Bu küstahlığın sözcüsü olmayı görev edinmiş kendine gazeteci diyen ilişikler de, meslektaşlarının arkasından kulaklarına fısıldanan istihbarat bilgilerini, gerçeğin kendisiymiş gibi sunmaktan çekinmiyorlar. Oysa biraz kitap yalamış her insan bilir ki, istihbarat ve hileli yönlendirme kavramı hep birlikte anılır. Bu işin doğasında yemleme vardır. Yemlenmeye hazır olanlar yemi havada kapıp doğru olduğuna imanla ortalığa düştüklerinde gazetecilik değil, zabıt kâtipliği yapıyor olurlar.

“Emret başbakanım” hali hem gülünç, hem rezilce. İktidar ruhu ile doldurulmuş post görüntüsü, gazeteciliğe yeni başlayanlar için örnek ders konusu olmalı gerçekten.

28 Şubat gazeteciliğini eleştirip, tıpkı onların yaptığının aynısını yol ve yöntemini de geliştirerek yapıyor olmalarından rahatsız olmayan bu cenahın, bugün kanal kanal dolaşıp “28 Şubat ta niye sesinizi çıkartmadınız?” diyerek bu operasyonları meşrulaştırmaya çalışması da bir kenara not edilmelidir.

28 Şubat’ta, gazetecileri istihbarat bilgisi adı altında manipüle edenler bugün el değiştirmiş gözüküyor. Ergenekon’dan kendisine iktidarını kurumlaştırmak için derin bir kaynak yaratan AKP, bu kaynağı baskı ve zorunu meşrulaştırmak için bir araç olarak kullanıyor. Demokrasi, hak ve özgürlükler söylemini avazı çıktığı kadar bağırırken, mutfağında faşizmi soslayıp önümüze bir nimetmiş gibi sunmayı da ihmal etmiyor.

“Emrindesin insanı hiçe sayanların” diyen Rıfat Ilgaz’ın dizeleri tam da bugünler için yazılmış gibi. İnsanı hiçe sayanların vaat ettikleri özgürlük ve demokrasi sadece onlar için bir özgürlük ve yine sadece onlar için bir demokrasiden başka bir şey değil.

Sustukça sıranın bizlere geleceğini anlamak için kendi deneylerimizi yaşamamız gerekmiyor.
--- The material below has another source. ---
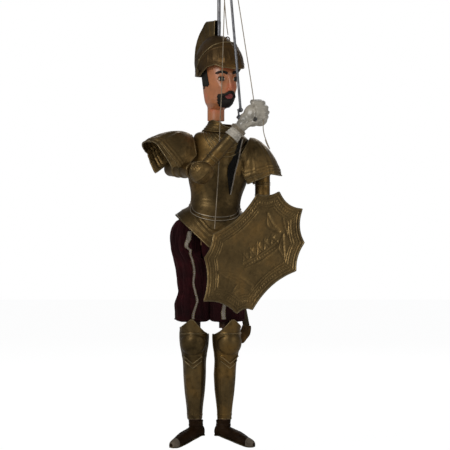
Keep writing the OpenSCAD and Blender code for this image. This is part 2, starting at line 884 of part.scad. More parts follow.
shield_string_route = [
  drawn_up(19.3, -38.4, 1), drawn_up(16, -43, 0.81), drawn_up(12, -50, 0.61), drawn_up(9, -58, 0.41),
  drawn_up(7, -64, 0.27), drawn_up(5, -69, 0.135), [2, -74, string_bend_z], [0, -77, 570],
  shield_centre + [-76, 83, 109], shield_centre + [-80.5, 82, 47]
];

module helmet_string() {
  in_frame() color("tan") cord(helmet_string_route, string_d);
}
module sword_string() {
  in_frame() color("tan") cord(sword_string_route, string_d);
}
module sword_string_tail() {
  in_frame() color("tan") cord(sword_tail_route, string_d);
}
module shield_string() {
  in_frame() color("tan") cord(shield_string_route, string_d);
}

tie_turns = 3;
tie_r = 15.6;

// The cord tied round the wrist: whole turns, a little apart, and a short hanging end
module wrist_tie() {
  steps = 24;
  turns = [
    for (i = [0 : tie_turns * steps])
      let (a = 360 * i / steps)
        [tie_r * cos(a), tie_r * sin(a), -forearm_l + 3 + i / steps * (string_d + 0.6)]
  ];
  in_frame() color("tan") at_forearm(false) cord(turns, string_d, 6, [0, 0, 1]);
}

// Legs

module thigh(left) {
  at = left ? hip_left : hip_right;
  shoulder = knee_z + knee_r + 11;
  in_frame() color("saddlebrown")
    translate([at[0], 0, 0]) difference() {
      union() {
        translate([0, 0, shoulder]) cylinder(h = hip_z - shoulder, d = thigh_d);
        translate([0, 0, hip_z]) across(thigh_head_w, thigh_d);
        translate([0, 0, knee_z]) across(knee_tongue_w, 2 * knee_r - 4);
        translate([-knee_tongue_w / 2, -knee_r + 2, knee_z])
          cube([knee_tongue_w, 2 * knee_r - 4, shoulder - knee_z + 1]);
      }
      translate([0, 0, hip_z]) across(80, hip_axle_d + 2 * fit);
      translate([0, 0, knee_z]) across(80, knee_pin_d + 2 * fit);
    }
}

module thigh_right() { thigh(false); }
module thigh_left() { thigh(true); }

// Rings of a breeches leg: height, place outward of the thigh, 0, half width, half depth
breeches_rows = [
  [250, 5, 0, 28, 34], [258, 6, 0, 33, 38], [272, 6, 0, 35, 40], [290, 1, 0, 30, 34],
  [300, 1, 0, 29, 33], [320, 3, 0, 32, 36], [350, 4, 0, 34, 38], [385, 7, 0, 35, 41],
  [404, 18, 0, 30, 42], [424, 18, 0, 30, 42], [440, 16, 0, 27, 38], [454, 9, 0, 19, 27],
  [462, 3, 0, 10, 14]
];
breeches_folds = 9;
fold_depth = 0.035;

module breeches(left) {
  at = left ? hip_left : hip_right;
  in_frame() color("maroon")
    translate([at[0], 0, 0]) difference() {
      mirror([left ? 0 : 1, 0, 0]) loft(breeches_rows, 36, 0, breeches_folds, fold_depth);
      cylinder(h = hip_z, d = thigh_d + 2 * seat);
      translate([0, 0, hip_z]) across(thigh_head_w + 2 * seat, thigh_d + 2 * seat);
      translate([(left ? -1 : 1) * (40 + thigh_head_w / 2), 0, hip_z])
        across(80, 2 * seat_r + 2 * slide);
      translate([0, 0, hip_z]) across(thigh_head_w + 10, hip_axle_d + 6);
    }
}
module breeches_right() { breeches(false); }
module breeches_left() { breeches(true); }

// Rings of the shin below the knee: height under the knee pin, 0, place, half width, half depth
shin_rows = [
  [ankle_z - knee_z, 0, 4, 14, 15], [-140, 0, 3, 15, 17], [-100, 0, 3, 19.5, 23], [-70, 0, 2, 21.5, 25],
  [-45, 0, -1, 22, 20], [-28, 0, -4, 22, 15]
];
shin_fork_w = knee_tongue_w + 2 * slide + 14;

module turned_leg(left) {
  rotate([0, 0, left ? leg_turn_left : leg_turn_right]) children();
}

module shin(left) {
  in_frame() color("saddlebrown")
    at_shin(left) difference() {
      union() {
        turned_leg(left) loft(shin_rows, 40);
        across(shin_fork_w, 2 * knee_r);
        translate([-shin_fork_w / 2, 1 - knee_r, -41]) cube([shin_fork_w, 2 * knee_r - 2, 41]);
      }
      translate([-knee_tongue_w / 2 - slide, -40, -knee_r - 2])
        cube([knee_tongue_w + 2 * slide, 80, 60]);
      across(80, knee_pin_d + 2 * fit);
    }
}

module shin_right() { shin(false); }
module shin_left() { shin(true); }

module knee_pin(left) {
  in_frame() color("dimgray")
    at_shin(left) across(shin_fork_w + 2, knee_pin_d);
}

module knee_pin_right() { knee_pin(false); }
module knee_pin_left() { knee_pin(true); }

// The greave is one sheet with its knee cop, and lies on the front of the shin
greave_rows = [
  [-158, 0, 4, 14.2, 15.3], [-140, 0, 3, 15.2, 17.3], [-100, 0, 3, 19.7, 23.3],
  [-70, 0, 2, 21.7, 25.3], [-45, 0, -1, 22.4, 24], [-28, 0, -4, 24.5, 28], [-8, 0, -5, 28, 33],
  [8, 0, -5, 29, 34], [22, 0, -6.5, 28, 33], [44, 0, -9, 28, 32.4]
];

module greave(left) {
  in_frame() color("olive")
    at_shin(left) turned_leg(left) intersection() {
      difference() {
        loft(greave_rows, 40, sheet);
        loft(concat([at_height(greave_rows[0], -170)], greave_rows,
                    [at_height(greave_rows[9], 60)]), 40);
      }
      rotate([90, 0, 0]) linear_extrude(80)
        polygon([[-40, -160], [40, -160], [40, 22], [26, 26], [8, 43], [-8, 43], [-26, 26], [-40, 22]]);
    }
}

module greave_right() { greave(false); }
module greave_left() { greave(true); }

// Shoes hang with the toes down and out
shoe_turn_right = -34;
shoe_turn_left = 32;

module shoe(left) {
  in_frame() color("saddlebrown")
    at_shin(left) translate([0, 0, -knee_z])
      difference() {
        hull() {
          translate([0, 4, ankle_z - 8]) cylinder(h = 8, r = 15, $fn = 32);
          rotate([0, 0, left ? shoe_turn_left : shoe_turn_right]) {
            translate([0, 8, ankle_z - 22]) sphere(r = 13, $fn = 24);
            translate([0, -38, 20]) sphere(r = 14, $fn = 24);
            translate([0, -62, 10]) sphere(r = 10, $fn = 24);
          }
        }
      }
}

module shoe_right() { shoe(false); }
module shoe_left() { shoe(true); }

// Scabbard and the strap that it swings from, behind the left hip
hanger_pin = [14, 63, 446];

module scabbard_hanger() {
  in_frame() color("saddlebrown")
    difference() {
      union() {
        translate(hanger_pin) across(10, 9);
        bar(hanger_pin + [0, -3.5, 2], [4, 38, 472], 5);
      }
      translate(hanger_pin) across(20, 3 + 2 * fit);
      at_torso() loft(chest_rows, 48, seat);
      at_torso() loft(fauld_rows, 48, seat);
    }
}

module scabbard() {
  tip = [64, hanger_pin[1] + 6, 236];
  in_frame() color("darkolivegreen") {
    translate(hanger_pin) {
      across(20, 3);
      for (s = [-1, 1]) translate([s * 8.5, 0, 0]) across(3, 9);
      for (s = [-1, 1]) bar([s * 8.5, 0, -3], [s * 7 + 4, 5, -22], 3);
    }
    hull() {
      translate(hanger_pin + [4, 6, -22]) cube([16, 6, 4], center = true);
      translate(tip + [-8, 0, 0]) cube([14, 6, 4], center = true);
    }
    translate(tip + [-8, 0, 2]) rotate([90, 17, 0]) linear_extrude(7, center = true)
      polygon([[-8, 0], [8, 0], [12, -14], [4, -36], [-4, -36], [-9, -14]]);
  }
}

main_rod();
rod_grip();
string_eye();
head();
helmet_skull();
helmet_crest();
visor_rivets();
helmet_eyelet();
helmet_string();
visor();
neck_yoke();
neck_pin();
torso_block();
neck_eye();
breastplate();
backplate();
gorget();
fauld();
breeches_seat();
shoulder_bar();
hip_axle();
pauldron_hinges();
pauldron_right();
pauldron_left();
shoulder_knuckle_right();
shoulder_knuckle_left();
upper_arm_right();
upper_arm_left();
elbow_pin_right();
elbow_pin_left();
forearm_right();
forearm_left();
elbow_cop_right();
elbow_cop_left();
cuff_right();
cuff_left();
fist_right();
fist_left();
wrist_link();
hand_rod();
wrist_tie();
sword_string();
sword_string_tail();
shield();
shield_grip();
shield_string();
scabbard();
scabbard_hanger();
thigh_right();
thigh_left();
breeches_right();
breeches_left();
shin_right();
shin_left();
knee_pin_right();
knee_pin_left();
greave_right();
greave_left();
shoe_right();
shoe_left();
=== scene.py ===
"""The looks of an armoured knight marionette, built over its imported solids."""

import math

import bpy
from bpy.props import FloatProperty, FloatVectorProperty, IntProperty, PointerProperty
from mathutils import Matrix, Vector


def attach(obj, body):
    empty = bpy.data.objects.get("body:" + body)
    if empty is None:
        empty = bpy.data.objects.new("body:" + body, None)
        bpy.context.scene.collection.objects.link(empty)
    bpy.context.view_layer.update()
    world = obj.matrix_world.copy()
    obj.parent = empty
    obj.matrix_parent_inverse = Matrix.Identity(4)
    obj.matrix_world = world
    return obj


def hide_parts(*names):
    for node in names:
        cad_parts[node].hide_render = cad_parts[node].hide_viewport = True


bl_info = {
    "name": "Knight Marionette",
    "version": (1, 0, 0),
    "blender": (4, 5, 0),
    "location": "3D View > Sidebar > Knight",
    "description": "Dresses the packed knight marionette with its finishes and fine shapes",
    "category": "Object",
}

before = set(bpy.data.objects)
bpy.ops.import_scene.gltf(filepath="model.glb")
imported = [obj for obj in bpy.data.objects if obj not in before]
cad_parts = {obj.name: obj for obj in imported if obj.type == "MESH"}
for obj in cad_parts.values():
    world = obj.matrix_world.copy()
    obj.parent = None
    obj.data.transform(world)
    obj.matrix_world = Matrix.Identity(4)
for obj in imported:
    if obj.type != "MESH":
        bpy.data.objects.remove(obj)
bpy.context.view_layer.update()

# Sizes that the looks share with the solids, in millimetres. Heights count from the soles of the shoes.
HANG = 1180.0
TORSO_HEIGHT = 478.0
TORSO_MIDDLE = -8.0
SHOULDER = 556.0
KNEE = 214.0
UPPER_ARM = 121.5
SHEET = 1.6

# How far the helmet and the face are turned from the front, in degrees
HELMET_TURN = 37.0
FACE_TURN = 31.0


def up(x, y, z):
    """A point of the figure, in millimetres, as a place in the scene, in metres."""
    return Vector((x, y, z - HANG)) * 0.001


def move(x, y, z):
    """A shift, in millimetres."""
    return Matrix.Translation((x, y, z))


def turn(angle, axis):
    """A turn in degrees about one of the axes."""
    return Matrix.Rotation(math.radians(angle), 4, axis)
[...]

Yaşanılan deneyimler bizlere yakında kapımızın çalınacağını gösteriyor. Ahmet ve Nedim’in kapılarını ansızın çalıp talan edenler, yarın bizlerin de kapısını çalacak ve Ergenekon yaftası ile cadı kazanlarına atılacağız ve bu yüzden susmamanın tam zamanıdır.